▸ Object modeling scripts
===============

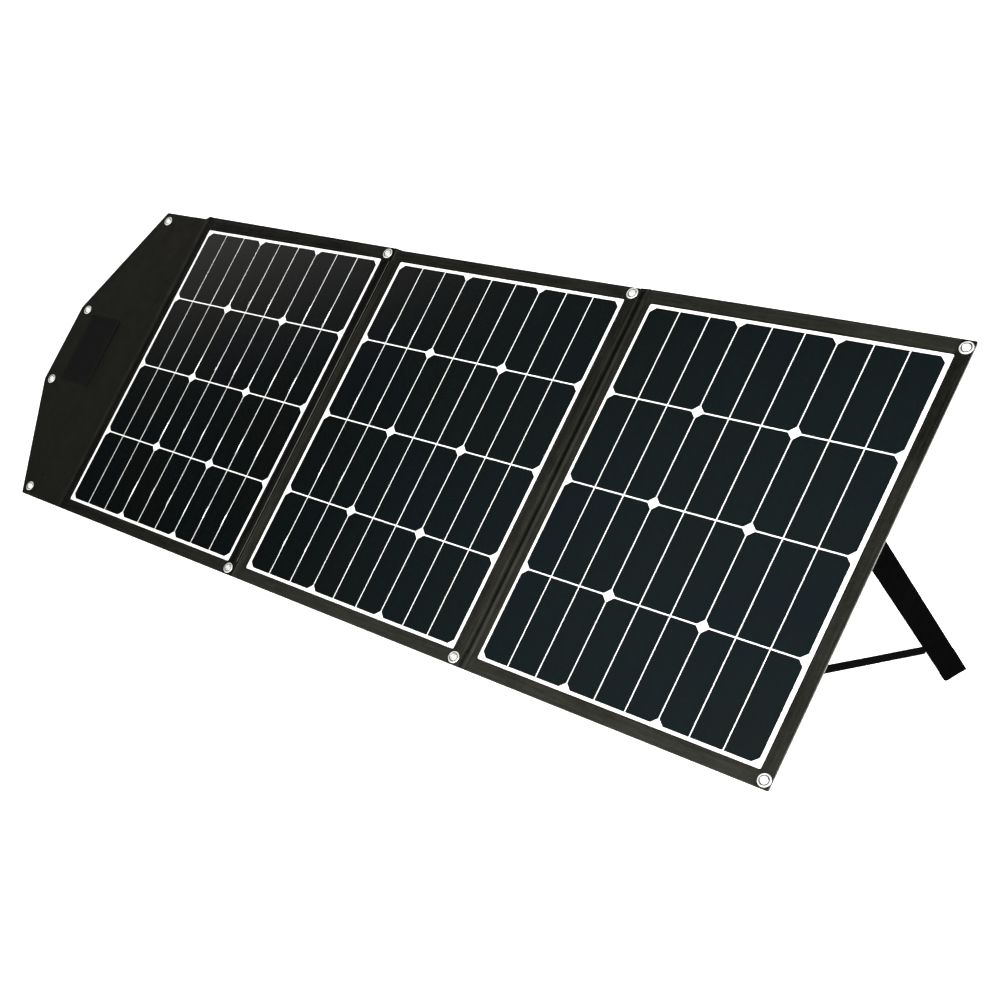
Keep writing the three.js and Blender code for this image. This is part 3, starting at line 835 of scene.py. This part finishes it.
def flap_skin(name, node, outer_z, inner_z, seed):
    """One fabric side of the flap: a rolled and sewn edge round a softly rippled middle."""
    low, high = span("flap_front_cover")
    outline = Outline([(low[0], -FLAP_TIP_Y), (FLAP_SHOULDER_X, low[1]), (high[0], low[1]),
                       (high[0], high[1]), (FLAP_SHOULDER_X, high[1]), (low[0], FLAP_TIP_Y)],
                      4.0, 4.5, 2.0, 40.0, 4)
    side = 1 if outer_z > inner_z else -1
    profile = [(d, inner_z) for d in (34, 30, 26, 23, 20, 18, 16, 14, 12, 10, 8, 6, 4, 2.5, 1.0)]
    profile += [(0.25, inner_z + 0.12 * side), (0, (outer_z + inner_z) / 2)]
    profile += [(d, outer_z + z * side) for d, z in (
        (0.3, -0.12), (0.9, 0.1), (2.2, 0.22), (3.4, 0.12), (4.0, -0.12), (4.6, 0.08))]
    profile += [(d, outer_z) for d in (6, 8, 10, 12, 14, 16, 18, 20, 23, 26, 30, 35, 41, 48, 56,
                                       65, 73)]
    plain = high[0] - 7  # no hem past this, beside the spine

    def height(x, y, d, z):
        if abs(z - outer_z) > 0.35 or d < 0.8:
            return 0
        ripple = 0.55 * wander(x, y * 0.45, 60, seed) + 0.12 * wander(x, y, 18, seed + 3)
        return ripple * smooth(2, 30, d) + (outer_z - z) * smooth(plain - 4, plain, x)

    places = [place for n, place in EYELETS.items() if "flap" in n]
    piece(name, *pierce(*loft(outline, profile, height), places), FLAP, "flap", [node])
    seam = [(x, y, outer_z - 0.1 * side) for x, y in outline.at(4.0) if x < plain]
    piece(f"{name}_stitching", *sewn([seam], (0, 0, side)), THREAD, "flap")


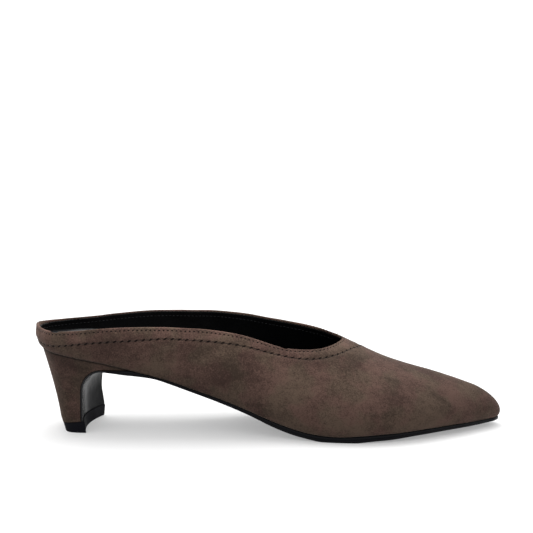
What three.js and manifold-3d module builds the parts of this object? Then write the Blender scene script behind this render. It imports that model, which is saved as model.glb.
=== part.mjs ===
// A woman's pointed mule with a low covered heel, right foot, in millimetres.
// +X runs from the heel to the toe, -Y is the outer (lateral) side, +Z is up from the floor.
// Every piece follows one last, which is worked out below from a few sizes and three short tables.

import * as THREE from "three";
import { ParametricGeometry } from "three/addons/geometries/ParametricGeometry.js";
import { mergeVertices } from "three/addons/utils/BufferGeometryUtils.js";
import Module from "manifold-3d";

const wasm = await Module();
wasm.setup();

// Driving sizes of the last
const shoeLength = 260;
const ballWidth = 72;
const instepHeight = 45;
const heelHeight = 45;

// Thicknesses, and the room left between neighbours
const wall = 1.9;
const insoleThickness = 2;
const sockThickness = 4;
const flapThickness = 1.3;
const soleMargin = 0.5;
const clearance = 0.3;

// The heel block and the lift below it
const heelBaseWidth = 35;
const heelBaseBack = 15.5;
const breastAt = 28.4;
const breastRadius = 12.5;
const breastRoof = 36;
const breastHollow = 3.4;
const breastSkew = 0.03;
const breastSpread = 1.6;
const liftHeight = 6;
const liftSlant = 0.08;
const liftProud = 0.7;
const liftBevel = 1;
const seatInset = 0.15;
const seatFlare = 1.45;
const backFlare = 1.3;
const baseSquareness = 0.5;

// The last's sections. spine and edge are shares of shoeLength: a section stands on the line from its
// foot on the spine to the feather edge, so the first and last few fan round the heel and the toe.
// The half widths, the crest's shift and the swing of each wall are shares of ballWidth. The crest's height
// above the feather and the height of the swing are shares of instepHeight. The fullness of each
// shoulder is a share of that side's half width.
const sectionColumns = [
  "spine", "edge", "lateral", "medial", "shift", "crest", "swingL", "swingM", "rise", "fullL", "fullM",
];
const sectionTable = [
  [0.107, 0.015, 0.0, 0.0, -0.021, 0.78, 0.186, 0.186, 0.215, 0.58, 0.58],
  [0.107, 0.02, 0.103, 0.099, -0.021, 0.78, 0.176, 0.176, 0.215, 0.59, 0.59],
  [0.107, 0.035, 0.211, 0.189, -0.021, 0.8, 0.146, 0.146, 0.2, 0.63, 0.63],
  [0.107, 0.061, 0.3, 0.267, -0.021, 0.89, 0.122, 0.122, 0.22, 0.72, 0.72],
  [0.107, 0.107, 0.349, 0.304, -0.021, 1.02, 0.106, 0.106, 0.27, 0.8, 0.8],
  [0.165, 0.165, 0.356, 0.304, -0.021, 1.2, 0.104, 0.104, 0.33, 0.86, 0.88],
  [0.227, 0.227, 0.35, 0.289, -0.014, 1.33, 0.119, 0.132, 0.4, 0.9, 0.98],
  [0.296, 0.296, 0.336, 0.267, 0.0, 1.42, 0.153, 0.181, 0.44, 0.9, 1.08],
  [0.365, 0.365, 0.328, 0.254, 0.014, 1.47, 0.181, 0.222, 0.49, 0.88, 1.05],
  [0.434, 0.434, 0.344, 0.269, 0.028, 1.42, 0.194, 0.236, 0.49, 0.75, 0.92],
  [0.503, 0.503, 0.392, 0.326, 0.042, 1.34, 0.194, 0.208, 0.42, 0.56, 0.82],
  [0.573, 0.573, 0.453, 0.408, 0.056, 1.24, 0.188, 0.174, 0.36, 0.5, 0.62],
  [0.634, 0.634, 0.492, 0.471, 0.058, 1.08, 0.188, 0.16, 0.31, 0.52, 0.6],
  [0.696, 0.696, 0.5, 0.506, 0.056, 0.89, 0.188, 0.153, 0.28, 0.56, 0.6],
  [0.757, 0.757, 0.467, 0.494, 0.042, 0.72, 0.167, 0.139, 0.24, 0.58, 0.6],
  [0.811, 0.811, 0.406, 0.436, 0.028, 0.61, 0.139, 0.125, 0.21, 0.6, 0.6],
  [0.861, 0.861, 0.329, 0.351, 0.014, 0.526, 0.111, 0.104, 0.18, 0.6, 0.6],
  [0.903, 0.903, 0.256, 0.258, 0.003, 0.45, 0.09, 0.09, 0.16, 0.6, 0.6],
  [0.938, 0.938, 0.186, 0.175, -0.006, 0.383, 0.076, 0.076, 0.13, 0.6, 0.6],
  [0.938, 0.962, 0.131, 0.113, -0.006, 0.383, 0.076, 0.076, 0.12, 0.6, 0.6],
  [0.938, 0.981, 0.087, 0.067, -0.006, 0.383, 0.076, 0.076, 0.11, 0.6, 0.6],
  [0.938, 0.992, 0.043, 0.022, -0.006, 0.383, 0.076, 0.076, 0.11, 0.6, 0.6],
  [0.938, 0.995, 0.01, -0.01, -0.006, 0.383, 0.076, 0.076, 0.11, 0.6, 0.6],
];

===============

▸ WHAT THIS TASK INVOLVES
Take the line that contains "What three.js and", the line that contains "three short tables.", and all lines between, and give them again exactly; include no other line.

▸ SOLUTION FOR THIS EXERCISE
What three.js and manifold-3d module builds the parts of this object? Then write the Blender scene script behind this render. It imports that model, which is saved as model.glb.
=== part.mjs ===
// A woman's pointed mule with a low covered heel, right foot, in millimetres.
// +X runs from the heel to the toe, -Y is the outer (lateral) side, +Z is up from the floor.
// Every piece follows one last, which is worked out below from a few sizes and three short tables.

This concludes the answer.